When workers’ skills can only be revealed by matches into tasks, and then only via the productivity of their teams, productivity-improving internal re-matching should improve on skill information to the external market. We show that this is not necessarily so. Information generated in more productive firms may become garbled, even overturning productivity advantages generated in the internal market. We derive this and other results within a parsimonious parametric model in which we transfer and adapt the horizontal differentiation model known from the IO literature to a labor market characterized by symmetric imperfect information about the typical worker’s skills. Information about these skills is revealed only indirectly via the productivity of the teams in which the workers are active. Firms as teams vary in size, and technology reflected in their structure of tasks from specialized to diversified. Frictionless re-matching within the internal labor market improves on the team’s productivity. Misalignment between the distribution of skills and that of tasks can be removed only by external labor market actions, constrained by informational frictions. In part 1 of this paper, we analyze internal market equilibrium. For external market activities, we assume that firms can realize their imperfectly informed desired demand from a supply in which skills are revealed perfectly. In part 2, we realistically consider labor supply in the external market as in part furnished by separations, and structured by signals involving the typical worker’s employment history. We demonstrate generic opposite effects of internal on external market activities. In the internal market, constrained efficient re-matching yields the average productivity of firms to increase in size and diversity of structure.

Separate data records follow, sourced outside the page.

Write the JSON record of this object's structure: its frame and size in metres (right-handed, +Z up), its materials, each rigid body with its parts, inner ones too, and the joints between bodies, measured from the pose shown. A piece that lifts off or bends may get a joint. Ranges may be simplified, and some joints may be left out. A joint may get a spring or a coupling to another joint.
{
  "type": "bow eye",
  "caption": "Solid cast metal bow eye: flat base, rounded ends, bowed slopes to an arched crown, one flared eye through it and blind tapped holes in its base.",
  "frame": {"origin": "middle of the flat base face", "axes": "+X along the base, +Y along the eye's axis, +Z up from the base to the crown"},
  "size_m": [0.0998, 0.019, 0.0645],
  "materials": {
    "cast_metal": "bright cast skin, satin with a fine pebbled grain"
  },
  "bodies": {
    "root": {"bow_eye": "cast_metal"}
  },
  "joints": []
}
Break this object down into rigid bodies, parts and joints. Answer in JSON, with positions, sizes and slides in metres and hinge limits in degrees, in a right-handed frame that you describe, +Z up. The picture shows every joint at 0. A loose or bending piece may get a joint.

External market activity improves on firms’ expected productivity, but the strength of improvement decreases in firm size and diversity of structure: The more internal re-matching leads to leftward skewness in the distribution of firms towards higher productivity, the less informative is the specification of desired demand (and, as we show in part 2: in the supply) in the external market, which may overturn internal market effects.

Suggested Citation

  • Martin Ruckes & Konrad O. Stahl, 2025. "Horizontal Differentiation of Tasks and Skills: Internal and External Labor Markets, Part 1," CRC TR 224 Discussion Paper Series crctr224_2025_679v2, University of Bonn and University of Mannheim, Germany, revised Jun 2025.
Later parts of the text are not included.